This was published under the 2010 to 2015 Conservative and Liberal Democrat coalition government
The Chancellor of the Exchequer, George Osborne, and Chief Secretary to the Treasury, Danny Alexander, will be in Glasgow to launch the second paper in the government’s Scotland Analysis programme. Scotland analysis: currency and monetary policy reviews how the current UK currency and monetary policy arrangements work and examines the options in the event of independence.
The analysis sets out in detail the advantages and disadvantages of the potential currency options open to an independent Scotland, including: a formal sterling currency union with the continuing United Kingdom; using sterling unilaterally, with no formal agreement; joining the euro; or introducing a new Scottish currency.
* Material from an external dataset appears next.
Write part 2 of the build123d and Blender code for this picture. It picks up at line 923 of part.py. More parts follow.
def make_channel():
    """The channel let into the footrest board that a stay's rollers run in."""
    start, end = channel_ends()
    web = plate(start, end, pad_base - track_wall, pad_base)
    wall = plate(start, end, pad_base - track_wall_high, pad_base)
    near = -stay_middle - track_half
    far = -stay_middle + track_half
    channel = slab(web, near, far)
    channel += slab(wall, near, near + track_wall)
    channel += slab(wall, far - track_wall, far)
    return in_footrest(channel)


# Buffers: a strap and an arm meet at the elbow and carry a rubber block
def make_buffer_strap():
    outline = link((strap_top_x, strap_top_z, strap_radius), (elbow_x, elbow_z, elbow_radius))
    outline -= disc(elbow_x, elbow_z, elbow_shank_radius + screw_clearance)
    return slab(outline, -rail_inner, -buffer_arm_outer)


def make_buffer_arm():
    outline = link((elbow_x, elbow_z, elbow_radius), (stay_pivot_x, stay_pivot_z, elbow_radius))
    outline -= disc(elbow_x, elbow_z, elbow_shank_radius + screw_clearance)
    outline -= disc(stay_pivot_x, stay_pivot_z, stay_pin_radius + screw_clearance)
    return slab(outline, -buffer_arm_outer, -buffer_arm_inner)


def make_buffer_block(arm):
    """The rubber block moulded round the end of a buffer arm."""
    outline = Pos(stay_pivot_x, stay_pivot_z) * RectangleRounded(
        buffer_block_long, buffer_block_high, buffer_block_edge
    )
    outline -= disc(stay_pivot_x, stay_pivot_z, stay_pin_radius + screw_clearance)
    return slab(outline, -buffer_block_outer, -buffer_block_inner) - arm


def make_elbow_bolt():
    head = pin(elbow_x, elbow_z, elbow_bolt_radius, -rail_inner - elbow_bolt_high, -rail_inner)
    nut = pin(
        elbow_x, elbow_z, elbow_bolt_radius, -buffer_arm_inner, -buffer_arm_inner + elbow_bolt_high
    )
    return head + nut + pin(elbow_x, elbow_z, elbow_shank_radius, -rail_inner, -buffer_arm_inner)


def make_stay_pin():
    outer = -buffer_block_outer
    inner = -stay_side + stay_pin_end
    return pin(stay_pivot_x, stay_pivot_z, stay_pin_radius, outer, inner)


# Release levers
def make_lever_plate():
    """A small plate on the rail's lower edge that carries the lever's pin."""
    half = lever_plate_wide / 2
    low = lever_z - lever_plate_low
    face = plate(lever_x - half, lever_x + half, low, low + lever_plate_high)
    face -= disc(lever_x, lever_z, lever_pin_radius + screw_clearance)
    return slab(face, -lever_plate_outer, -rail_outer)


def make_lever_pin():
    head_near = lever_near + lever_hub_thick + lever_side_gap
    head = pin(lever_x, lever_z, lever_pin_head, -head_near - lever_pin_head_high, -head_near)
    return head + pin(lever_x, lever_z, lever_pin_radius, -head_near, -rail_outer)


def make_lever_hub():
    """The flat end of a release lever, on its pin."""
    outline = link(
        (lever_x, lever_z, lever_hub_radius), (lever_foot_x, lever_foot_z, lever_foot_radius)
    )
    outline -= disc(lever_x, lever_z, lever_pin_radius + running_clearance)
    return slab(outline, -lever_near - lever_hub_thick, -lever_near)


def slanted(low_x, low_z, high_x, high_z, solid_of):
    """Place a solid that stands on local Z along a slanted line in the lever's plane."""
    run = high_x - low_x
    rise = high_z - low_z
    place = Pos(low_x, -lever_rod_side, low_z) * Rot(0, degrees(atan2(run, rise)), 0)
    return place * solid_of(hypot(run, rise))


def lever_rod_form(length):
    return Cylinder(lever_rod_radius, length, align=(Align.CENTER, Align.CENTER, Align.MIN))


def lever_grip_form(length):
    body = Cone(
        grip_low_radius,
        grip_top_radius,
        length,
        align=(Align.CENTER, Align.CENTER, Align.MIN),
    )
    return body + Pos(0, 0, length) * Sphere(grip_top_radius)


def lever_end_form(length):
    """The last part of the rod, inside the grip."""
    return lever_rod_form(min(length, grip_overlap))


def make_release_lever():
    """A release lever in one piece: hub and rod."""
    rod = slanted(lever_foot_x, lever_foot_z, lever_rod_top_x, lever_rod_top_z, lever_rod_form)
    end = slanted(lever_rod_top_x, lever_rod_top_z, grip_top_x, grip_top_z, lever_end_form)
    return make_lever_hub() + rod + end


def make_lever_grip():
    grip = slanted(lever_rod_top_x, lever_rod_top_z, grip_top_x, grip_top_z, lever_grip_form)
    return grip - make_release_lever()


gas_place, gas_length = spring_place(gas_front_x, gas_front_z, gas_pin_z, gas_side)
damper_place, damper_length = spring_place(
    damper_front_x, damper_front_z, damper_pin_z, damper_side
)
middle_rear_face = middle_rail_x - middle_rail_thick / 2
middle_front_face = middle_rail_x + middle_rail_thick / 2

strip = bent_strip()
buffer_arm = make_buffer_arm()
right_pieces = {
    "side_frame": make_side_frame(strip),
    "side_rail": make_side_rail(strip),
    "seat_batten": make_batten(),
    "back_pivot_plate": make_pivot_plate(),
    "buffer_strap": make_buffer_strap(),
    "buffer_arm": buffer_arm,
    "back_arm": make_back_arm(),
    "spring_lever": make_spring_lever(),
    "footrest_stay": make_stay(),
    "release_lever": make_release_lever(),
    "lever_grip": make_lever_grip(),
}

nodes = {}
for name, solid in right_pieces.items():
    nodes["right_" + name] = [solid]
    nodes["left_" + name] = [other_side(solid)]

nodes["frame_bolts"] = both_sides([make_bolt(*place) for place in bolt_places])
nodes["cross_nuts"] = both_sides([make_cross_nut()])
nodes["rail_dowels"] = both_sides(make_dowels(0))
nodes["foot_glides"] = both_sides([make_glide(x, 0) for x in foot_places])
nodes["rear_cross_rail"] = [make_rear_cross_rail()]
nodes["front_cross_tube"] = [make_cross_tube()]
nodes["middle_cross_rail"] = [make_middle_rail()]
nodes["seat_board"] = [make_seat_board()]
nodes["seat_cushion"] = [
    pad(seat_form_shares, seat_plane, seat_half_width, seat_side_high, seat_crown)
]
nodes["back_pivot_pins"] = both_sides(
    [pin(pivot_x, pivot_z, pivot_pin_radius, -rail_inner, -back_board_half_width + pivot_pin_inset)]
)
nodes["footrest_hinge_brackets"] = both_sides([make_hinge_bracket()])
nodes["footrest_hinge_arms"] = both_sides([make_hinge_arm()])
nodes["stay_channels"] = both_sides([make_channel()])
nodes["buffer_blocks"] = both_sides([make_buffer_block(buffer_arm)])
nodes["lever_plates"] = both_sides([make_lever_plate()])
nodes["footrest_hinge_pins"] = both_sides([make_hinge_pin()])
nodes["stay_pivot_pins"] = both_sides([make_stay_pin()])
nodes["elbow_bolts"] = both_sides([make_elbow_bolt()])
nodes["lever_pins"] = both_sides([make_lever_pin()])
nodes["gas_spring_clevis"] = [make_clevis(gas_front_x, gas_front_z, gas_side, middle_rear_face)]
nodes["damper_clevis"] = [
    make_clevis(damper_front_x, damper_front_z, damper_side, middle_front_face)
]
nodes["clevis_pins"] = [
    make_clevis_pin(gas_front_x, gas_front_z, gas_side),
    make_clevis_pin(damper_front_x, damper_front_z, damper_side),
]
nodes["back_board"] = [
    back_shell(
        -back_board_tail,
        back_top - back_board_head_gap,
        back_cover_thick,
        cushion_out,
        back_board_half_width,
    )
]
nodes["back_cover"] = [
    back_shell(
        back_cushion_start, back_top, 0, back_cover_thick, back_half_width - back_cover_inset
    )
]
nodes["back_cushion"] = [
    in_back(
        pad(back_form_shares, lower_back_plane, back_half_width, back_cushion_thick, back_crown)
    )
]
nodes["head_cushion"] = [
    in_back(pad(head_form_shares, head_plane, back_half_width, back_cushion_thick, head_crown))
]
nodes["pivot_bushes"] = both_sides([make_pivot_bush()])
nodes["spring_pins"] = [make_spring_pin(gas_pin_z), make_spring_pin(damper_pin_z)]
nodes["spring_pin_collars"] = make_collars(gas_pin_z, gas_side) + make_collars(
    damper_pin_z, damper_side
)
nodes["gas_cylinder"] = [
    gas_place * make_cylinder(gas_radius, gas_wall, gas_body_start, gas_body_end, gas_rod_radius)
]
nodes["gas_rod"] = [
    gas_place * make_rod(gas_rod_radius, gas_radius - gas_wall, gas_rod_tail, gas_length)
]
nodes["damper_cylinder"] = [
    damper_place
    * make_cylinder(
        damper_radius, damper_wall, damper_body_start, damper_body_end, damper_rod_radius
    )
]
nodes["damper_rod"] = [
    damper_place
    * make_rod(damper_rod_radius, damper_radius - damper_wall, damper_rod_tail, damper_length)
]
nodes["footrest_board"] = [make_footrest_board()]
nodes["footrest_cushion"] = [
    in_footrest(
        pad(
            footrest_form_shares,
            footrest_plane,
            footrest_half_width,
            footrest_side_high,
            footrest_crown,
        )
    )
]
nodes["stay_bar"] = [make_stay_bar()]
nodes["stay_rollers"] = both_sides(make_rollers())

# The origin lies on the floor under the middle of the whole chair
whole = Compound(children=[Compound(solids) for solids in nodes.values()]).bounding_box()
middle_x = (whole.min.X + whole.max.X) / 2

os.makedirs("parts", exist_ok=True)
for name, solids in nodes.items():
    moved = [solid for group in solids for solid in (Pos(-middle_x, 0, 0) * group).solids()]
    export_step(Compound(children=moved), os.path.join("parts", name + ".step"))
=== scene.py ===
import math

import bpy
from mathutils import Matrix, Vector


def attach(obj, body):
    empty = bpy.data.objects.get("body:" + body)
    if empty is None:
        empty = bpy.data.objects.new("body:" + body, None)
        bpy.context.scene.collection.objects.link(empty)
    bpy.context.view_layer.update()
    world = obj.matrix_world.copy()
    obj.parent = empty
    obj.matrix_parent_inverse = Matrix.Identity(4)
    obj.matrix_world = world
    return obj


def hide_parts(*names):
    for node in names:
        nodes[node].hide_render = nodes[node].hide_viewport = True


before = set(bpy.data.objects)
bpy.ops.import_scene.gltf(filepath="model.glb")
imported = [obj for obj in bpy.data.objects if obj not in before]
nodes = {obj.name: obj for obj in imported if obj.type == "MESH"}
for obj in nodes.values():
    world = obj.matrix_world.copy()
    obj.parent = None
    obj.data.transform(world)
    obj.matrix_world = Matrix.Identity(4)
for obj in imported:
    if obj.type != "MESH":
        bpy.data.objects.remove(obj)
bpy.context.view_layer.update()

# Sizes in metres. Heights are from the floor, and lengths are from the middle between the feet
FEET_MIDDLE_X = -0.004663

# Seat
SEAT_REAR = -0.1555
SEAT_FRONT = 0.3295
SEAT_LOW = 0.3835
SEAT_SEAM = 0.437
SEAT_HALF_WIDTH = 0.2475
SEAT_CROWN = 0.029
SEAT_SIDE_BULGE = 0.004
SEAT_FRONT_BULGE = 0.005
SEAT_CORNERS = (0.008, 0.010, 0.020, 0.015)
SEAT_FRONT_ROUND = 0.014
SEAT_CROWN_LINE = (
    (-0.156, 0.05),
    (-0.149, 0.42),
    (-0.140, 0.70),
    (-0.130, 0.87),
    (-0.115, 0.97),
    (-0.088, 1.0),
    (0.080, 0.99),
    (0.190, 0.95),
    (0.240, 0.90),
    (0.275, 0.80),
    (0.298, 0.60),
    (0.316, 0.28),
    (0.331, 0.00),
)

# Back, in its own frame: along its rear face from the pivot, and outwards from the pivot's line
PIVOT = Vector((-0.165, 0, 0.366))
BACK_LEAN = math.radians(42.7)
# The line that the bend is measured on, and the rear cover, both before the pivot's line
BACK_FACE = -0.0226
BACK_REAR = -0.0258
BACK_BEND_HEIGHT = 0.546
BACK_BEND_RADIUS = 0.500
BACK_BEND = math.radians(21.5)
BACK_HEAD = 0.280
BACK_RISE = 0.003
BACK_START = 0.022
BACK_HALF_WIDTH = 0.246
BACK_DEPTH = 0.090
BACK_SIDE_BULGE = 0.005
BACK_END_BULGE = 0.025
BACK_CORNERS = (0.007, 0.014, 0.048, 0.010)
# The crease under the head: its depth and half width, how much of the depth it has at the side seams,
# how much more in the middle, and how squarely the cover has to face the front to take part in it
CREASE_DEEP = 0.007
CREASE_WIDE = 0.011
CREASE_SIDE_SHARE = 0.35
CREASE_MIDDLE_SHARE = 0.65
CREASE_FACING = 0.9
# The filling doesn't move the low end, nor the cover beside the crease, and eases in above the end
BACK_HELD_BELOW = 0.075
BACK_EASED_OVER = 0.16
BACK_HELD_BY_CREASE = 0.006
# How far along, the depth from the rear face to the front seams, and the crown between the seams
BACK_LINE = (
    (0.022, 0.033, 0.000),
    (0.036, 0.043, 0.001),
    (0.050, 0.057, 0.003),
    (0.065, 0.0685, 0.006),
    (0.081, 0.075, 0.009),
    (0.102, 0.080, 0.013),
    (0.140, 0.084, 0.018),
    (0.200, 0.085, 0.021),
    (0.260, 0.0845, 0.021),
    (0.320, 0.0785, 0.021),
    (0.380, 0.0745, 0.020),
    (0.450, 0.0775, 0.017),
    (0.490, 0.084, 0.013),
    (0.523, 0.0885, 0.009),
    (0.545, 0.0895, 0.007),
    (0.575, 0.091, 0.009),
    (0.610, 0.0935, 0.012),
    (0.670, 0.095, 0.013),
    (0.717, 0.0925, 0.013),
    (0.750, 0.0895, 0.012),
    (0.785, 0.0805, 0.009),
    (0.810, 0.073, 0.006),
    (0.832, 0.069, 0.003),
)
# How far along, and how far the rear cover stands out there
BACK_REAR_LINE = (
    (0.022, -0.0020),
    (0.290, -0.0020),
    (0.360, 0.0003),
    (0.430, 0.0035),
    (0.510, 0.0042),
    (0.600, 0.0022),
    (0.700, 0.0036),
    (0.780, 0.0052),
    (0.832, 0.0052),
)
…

The paper concludes that none of the options under independence would serve Scotland as well as the current arrangements in the United Kingdom, which is one of the most successful monetary, fiscal and political unions in history.
All of the alternative currency arrangements would be likely to be less economically suitable for both Scotland and the rest of the United Kingdom.
Notes for Editors
This is the second paper in the UK government’s Scotland Analysis programme. The programme is examining how Scotland contributes to and benefits from being part of the UK, and how the rest of the UK benefits from its partnership with Scotland. It will provide evidence and analysis to inform the public debate on Scottish independence ahead of the referendum. The UK government will be producing a series of papers over the course of 2013 and 2014 covering key legal, economic and policy issues in the debate. The work programme was announced to the House of Commons by the Secretary of State for Scotland on 20 June 2012.
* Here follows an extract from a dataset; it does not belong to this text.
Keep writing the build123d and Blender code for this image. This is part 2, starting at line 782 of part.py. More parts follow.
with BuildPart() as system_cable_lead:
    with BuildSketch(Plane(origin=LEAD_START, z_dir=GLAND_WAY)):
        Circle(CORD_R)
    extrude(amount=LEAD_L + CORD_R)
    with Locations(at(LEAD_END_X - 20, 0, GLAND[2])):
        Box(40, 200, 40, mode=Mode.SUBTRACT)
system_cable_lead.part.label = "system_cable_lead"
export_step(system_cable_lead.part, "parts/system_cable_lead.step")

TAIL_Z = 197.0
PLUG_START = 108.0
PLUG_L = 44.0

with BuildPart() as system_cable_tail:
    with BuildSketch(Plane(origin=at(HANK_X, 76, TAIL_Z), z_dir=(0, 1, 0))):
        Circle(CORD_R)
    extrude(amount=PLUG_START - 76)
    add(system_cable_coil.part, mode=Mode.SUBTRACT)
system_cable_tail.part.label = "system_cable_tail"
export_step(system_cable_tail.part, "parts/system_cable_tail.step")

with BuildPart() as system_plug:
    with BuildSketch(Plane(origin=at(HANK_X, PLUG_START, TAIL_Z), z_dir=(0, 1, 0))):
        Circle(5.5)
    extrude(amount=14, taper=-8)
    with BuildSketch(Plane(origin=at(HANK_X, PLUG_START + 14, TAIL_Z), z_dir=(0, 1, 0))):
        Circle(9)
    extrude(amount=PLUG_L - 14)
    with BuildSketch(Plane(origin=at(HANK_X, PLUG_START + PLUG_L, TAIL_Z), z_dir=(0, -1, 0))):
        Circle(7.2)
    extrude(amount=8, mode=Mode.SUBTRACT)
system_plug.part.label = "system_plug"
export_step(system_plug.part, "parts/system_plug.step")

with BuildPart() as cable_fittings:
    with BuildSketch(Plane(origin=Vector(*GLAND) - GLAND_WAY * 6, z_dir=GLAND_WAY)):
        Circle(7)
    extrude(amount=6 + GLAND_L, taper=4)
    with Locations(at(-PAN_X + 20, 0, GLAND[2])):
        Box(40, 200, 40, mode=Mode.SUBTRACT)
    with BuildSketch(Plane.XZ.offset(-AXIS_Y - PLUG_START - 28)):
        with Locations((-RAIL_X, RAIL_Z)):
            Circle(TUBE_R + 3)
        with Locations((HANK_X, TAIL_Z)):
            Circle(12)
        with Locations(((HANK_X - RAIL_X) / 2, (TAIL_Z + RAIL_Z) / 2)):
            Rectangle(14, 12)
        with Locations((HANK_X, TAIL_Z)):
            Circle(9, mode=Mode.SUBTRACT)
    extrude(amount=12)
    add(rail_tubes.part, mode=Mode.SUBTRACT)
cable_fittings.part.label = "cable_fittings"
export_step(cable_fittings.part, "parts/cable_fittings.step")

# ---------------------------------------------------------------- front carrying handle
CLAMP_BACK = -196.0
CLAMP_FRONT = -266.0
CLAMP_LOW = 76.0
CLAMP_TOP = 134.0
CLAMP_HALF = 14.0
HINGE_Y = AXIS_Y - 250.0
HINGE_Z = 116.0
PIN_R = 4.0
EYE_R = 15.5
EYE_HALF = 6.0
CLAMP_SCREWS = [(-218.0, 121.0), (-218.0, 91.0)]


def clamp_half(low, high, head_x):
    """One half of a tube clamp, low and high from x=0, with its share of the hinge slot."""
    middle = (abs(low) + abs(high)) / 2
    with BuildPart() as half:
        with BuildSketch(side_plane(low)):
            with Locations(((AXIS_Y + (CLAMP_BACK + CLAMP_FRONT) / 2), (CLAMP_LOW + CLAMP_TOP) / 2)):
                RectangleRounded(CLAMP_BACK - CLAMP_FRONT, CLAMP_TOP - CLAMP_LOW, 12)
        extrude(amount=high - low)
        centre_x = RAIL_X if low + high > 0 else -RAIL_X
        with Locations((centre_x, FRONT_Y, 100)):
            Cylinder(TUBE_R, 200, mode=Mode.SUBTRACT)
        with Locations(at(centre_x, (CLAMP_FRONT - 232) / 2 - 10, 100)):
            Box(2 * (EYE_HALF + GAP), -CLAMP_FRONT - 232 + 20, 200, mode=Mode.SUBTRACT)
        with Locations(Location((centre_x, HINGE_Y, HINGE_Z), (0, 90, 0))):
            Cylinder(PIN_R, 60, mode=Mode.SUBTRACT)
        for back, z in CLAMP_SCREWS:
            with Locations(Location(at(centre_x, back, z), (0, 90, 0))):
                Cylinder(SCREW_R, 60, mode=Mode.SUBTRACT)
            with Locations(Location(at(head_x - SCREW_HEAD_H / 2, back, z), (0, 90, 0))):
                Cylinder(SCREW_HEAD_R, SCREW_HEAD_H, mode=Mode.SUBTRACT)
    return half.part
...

The programme will look in detail at the key issues in the Scottish independence debate including:
the legal and constitutional set-up, including the current relationship within the UK and the legal implications of a vote for independence
the economic questions, including the UK’s economy and public finances and Scotland’s part in that, and the shared institutions and key sectors that support the UK’s and Scotland’s economic performance
wider important policy issues such as the UK’s place in the world, shared defence and security services, energy, the UK’s world-leading financial services sector, welfare and pensions, and culture.
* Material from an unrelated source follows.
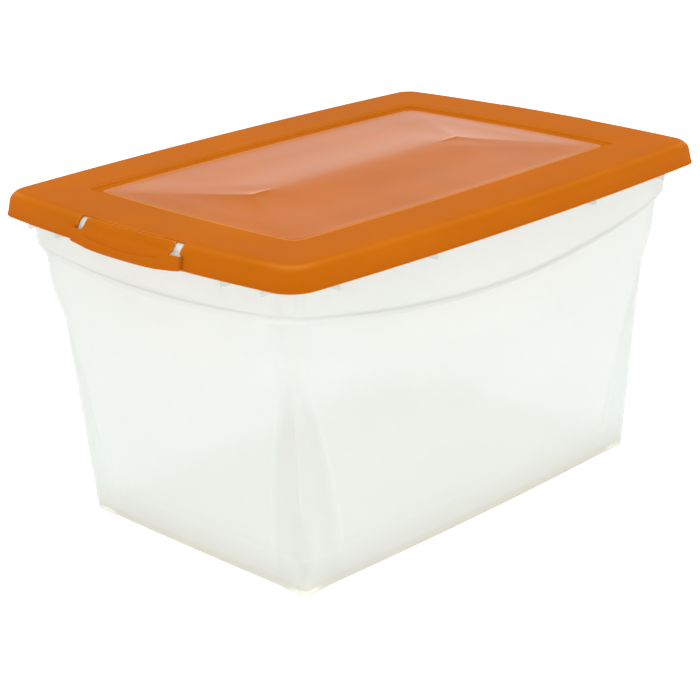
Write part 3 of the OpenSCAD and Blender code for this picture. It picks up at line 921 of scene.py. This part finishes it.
def build_world():
    """White surroundings, darker above the horizon and behind the camera."""
    world = bpy.data.worlds.new("studio")
    bpy.context.scene.world = world
    graph = Graph(world)
    direction = graph.add("TexCoord", {}).outputs["Generated"]
    height = graph.axis(direction, "Z")
    lit = graph.span(height, *SKY_BAND, *SKY_LIT)
    mirrored = graph.add("ValToRGB", {0: height})
    ramp = mirrored.color_ramp
    ramp.interpolation = "EASE"
    while len(ramp.elements) < len(MIRRORED):
        ramp.elements.new(0.5)
    for stop, (position, grey) in zip(ramp.elements, MIRRORED):
        stop.position = position
        stop.color = (grey, grey, grey, 1.0)
    glossy = graph.add("LightPath", {}).outputs["Is Glossy Ray"]
    level = graph.add("Mix", {0: glossy, 2: lit, 3: mirrored.outputs[0]}).outputs[0]
    ahead = graph.add("VectorMath", {0: direction, 1: BEHIND_CAMERA}, operation="DOT_PRODUCT")
    dimmed = graph.span(ahead.outputs["Value"], 0.55, 0.95, 1.0, 0.6)
    strength = graph.maths("MULTIPLY", level, dimmed)
    graph.change("Background", {"Color": (1.0, 1.0, 1.0), "Strength": strength})


def build_camera():
    """Camera at the reference view: near the left front corner, a little above the lid."""
    yaw, pitch, roll = (math.radians(v) for v in (44.86, 19.885, -1.642))
    ahead = Vector((math.cos(pitch) * math.cos(yaw), math.cos(pitch) * math.sin(yaw), -math.sin(pitch)))
    level = Vector((math.sin(yaw), -math.cos(yaw), 0.0))
    above = level.cross(ahead)
    right = level * math.cos(roll) + above * math.sin(roll)
    up = above * math.cos(roll) - level * math.sin(roll)
    data = bpy.data.cameras.new("camera")
    data.sensor_width, data.lens = 36.0, 99.25
    camera = bpy.data.objects.new("camera", data)
    axes = Matrix((right, up, -ahead)).transposed().to_4x4()
    camera.matrix_world = Matrix.Translation((-1.3394, -1.3121, 0.8186)) @ axes
    bpy.context.scene.collection.objects.link(camera)
    bpy.context.scene.camera = camera


add_plane("floor", 60.0, 0.0, floor_material())
add_area_light("overhead_softbox", (-0.2, -0.2, 2.6), (0, 0, 0.2), (3.0, 3.0), 50.0)
build_world()
build_camera()
bpy.context.scene.view_settings.view_transform = "Standard"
This paper follows Devolution and the implications of Scottish independence, published on 11 February 2013, which concluded that, in the event of a vote for independence, Scotland would become a ‘successor state’ and would be required to create a new set of domestic and international arrangements. From a currency perspective, this means first that a new independent Scottish state would not be automatically entitled to using the Bank of England as its central bank.